An additional bonus is hidden within these thousand pages -- an almost complete History of Classical Scholarship in smallish fragments -- dozens of leading scholars are portrayed in adequately short articles, from Petrarch and Melanchthon to Niebuhr and Nietzsche, to Budaeus and Bentley, to Erasmus and Ulrich von Wilamowitz- Moellendorff. In connection with a few descriptions of greater works, such as 'Inscriptions, Greek and Latin', and some fundamental essays, as 'Renaissance', 'Humanismus', 'Translation', the interested reader can observe the development and functioning of the discipline.
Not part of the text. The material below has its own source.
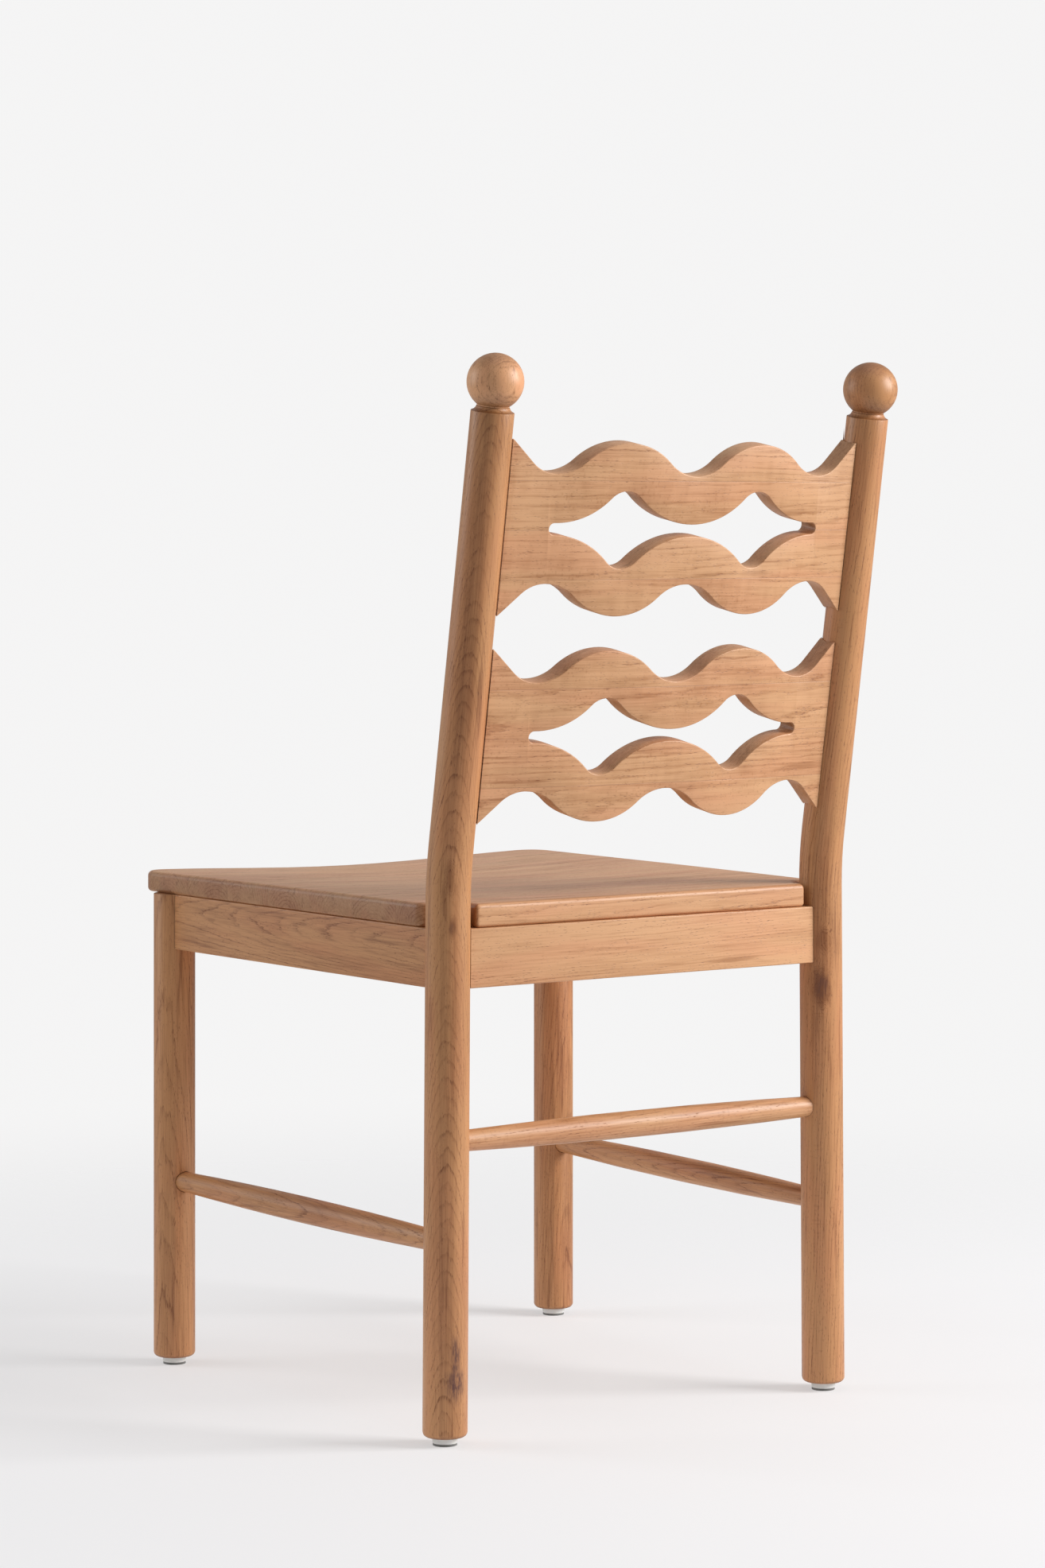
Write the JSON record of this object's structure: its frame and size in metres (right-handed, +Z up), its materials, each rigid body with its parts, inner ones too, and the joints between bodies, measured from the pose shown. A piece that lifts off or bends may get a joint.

The volume is produced with great care, but, as we all know, nobody is perfect. There are here and there some minor glitches, such as the incorrect Mozart title 'II Clemenzo di Tito' (it is 'La Clemenza') in the 'Deus ex Machina' article (p. 2631 -- a triple sin against Mozart, against Music and Opera, and against the Genius of the Italian Language). Obviously such errors are negligible, once seen in the context of this vast work. I am sure it will function as a corner-stone in Classical Tradition Studies.